There's a long list of reasons why Obama was a bad fit for Florida's whites; a worse fit than other Democrats. Obama did not perform well among culturally Southern whites, including in northern and central Florida. Obama was weak among white seniors, who represent 28 percent of Florida’s eligible white voters, and probably an even larger share of the electorate. At the same time, the departure of the heavily Democratic “Greatest Generation” probably hurt Obama among whites—seniors voted for Bush by just 3 or 4 points against Kerry and Gore. Obama always seemed to do best among young, well-educated white voters in post-industrial metropolitan areas—Raleigh, Denver-Boulder, or northern Virginia—but there are few similar areas in the Sunshine State. If Democrats have a base among Florida’s whites, it’s the state’s heavily Democratic Jewish population. But that was never one of the President’s strengths, either. 

That raises the possibility that Republicans are close to maximizing their share of the white vote in Florida. Certainly, they’re closer to maximizing it in Florida than they are in other states, like Colorado or Wisconsin, where Obama seemed to have appeal and where Republicans have done better in recent memory. It seems quite possible that the Democrats could nominate a candidate who stems the bleeding, or even does better among Florida’s whites. It’s worth noting that Bill Nelson and Alex Sink both did much better among white voters than Obama did last November. Early polls show Hillary Clinton crushing in Florida by a double-digit margin because she’s doing far, better among whites than Obama—about as well as Gore. Those tallies would have been a deadheat a decade ago, but now result in a comfortable Democratic win.
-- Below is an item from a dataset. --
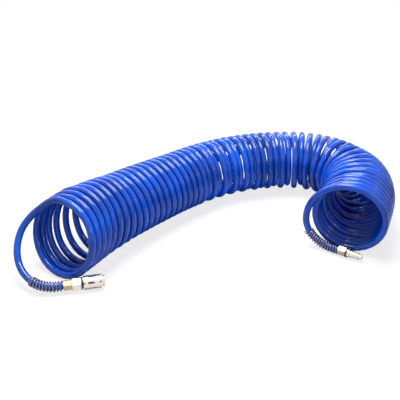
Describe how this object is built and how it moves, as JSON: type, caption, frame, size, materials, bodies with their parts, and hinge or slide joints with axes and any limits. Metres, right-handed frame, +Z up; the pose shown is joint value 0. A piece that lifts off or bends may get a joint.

Even if Democrats did nominate another poor fit, it’s not a state where Republicans can expect to perpetually run up the score among white voters. Florida is not Alabama. It’s a diverse state with a white population that’s vaguely representative of the country, and therefore includes plenty of Democratic-leaning moderates or even liberals. Twenty-five percent of the state’s white voters were Jewish or non-Christian. Most of the domestic migration to Florida has been from the northeast and especially the New York area, which continues today. So unless Republicans are expecting to start breaking through among these types of white voters, there’s probably a floor for Democrats here. At the very least, it’s not a state where the GOP can continuously make huge gains among white voters without making huge gains among white voters nationally.

And if the GOP doesn’t keep making huge gains among white voters—bigger gains than they’re making nationally—Florida’s going to go the same way as Nevada. The pace of demographic change in Florida should alarm Republicans. Think about it like this: Kerry lost Florida by 5 points in 2004. Then, Obama did 10 points worse among whites. All of this was countered and overwhelmed by demographic change and an improved showing among non-whites. Kerry’s performance among white voters would have yielded a 7-point win in 2012—12 points better than his 5 point defeat in 2004.

If the trends of the last eight years continue, the white share of eligible voters will drop again, down to something like 63 percent of eligible voters. Some 300,000 new Hispanics will get registered to vote, and they’ll break overwhelmingly for Democrats. If turnout patterns stayed the same, Republicans would need to win whites by 28 points to overcome demographic changes.

Could Republicans do four points among Florida whites in 2016, let alone keep increasing at that rate in future elections? Perhaps. But what a gamble! Surely even a GOP optimist would concede the serious possibility that they cannot improve by so much. Not after doing so well among Southern whites, not after running up the score against a candidate who was such a poor fit for the state. Not in a state where white voters are reminiscent of whites nationally.

Could a decline in black turnout help Florida Republicans? Perhaps, but not much. Black turnout only increased by 5 percent between 2004 and 2012, according to the Census. More importantly, Florida is a state where the black share of eligible voters is increasing at a steady rate: According to the Census, the state’s black population increased by 22 percent over the last decade. The black share of eligible voters increased from 13 to 14.4 percent between 2004 and 2012. If that trend continues, it would cancel out almost all of the decline in black turnout. And if black turnout doesn’t decline by as much as Republicans hope, the black share of the electorate could increase in 2016.

What about the missing white voters? They’re not so helpful, either. According to the Census, there were about 300,000 missing white voters in Florida. If they all turned out and voted for Republicans by 24 points, it would basically cancel out the demographic changes between 2012 and 2016, still leaving Republicans behind by about a point. Of course, whether the GOP can get all those voters back out is another question. And if the GOP narrowly wins by recapturing missing whites in 2016, they won’t be able to count on another wave of missing whites to bail them out in 2020.

None of this means that the GOP couldn’t win Florida in 2016. But there should be serious doubts about whether there’s room for another round of big, additional gains among Florida whites. And once those doubts are raised, the GOP route to victory in Florida looks tough. They’d need a lot to break right in order to squeak out a victory in 2016, let alone afterward. There's the scary possibility that Florida goes the way of Nevada: the next Democrat would win Florida by 9 points if they merely did as well as Kerry among Florida's white voters.

Republicans probably can’t return to Bush’s performance among Hispanics, now that there are so many more Democratic-leaning Hispanics in Florida. But immigration reform would probably help. A Latino Decisions survey found that 39 percent of Florida Hispanics would be more likely to support a Republican who voted for immigration reform, higher than the 31 percent nationally. And although Florida Hispanics are less connected to the immigration debate than their southwestern counterparts, more than 40 percent say they know an illegal immigrant. But even if the GOP would only make slight gains among Florida Hispanics, the pace of demographic change is so great that Republicans just can’t afford to forfeit opportunities to improve in Florida. The stakes are too high. Florida is all but a must-win state for Republicans.

Correction: An earlier version of this article misstated the Florida map showing where Obama performed better and worse than Kerry.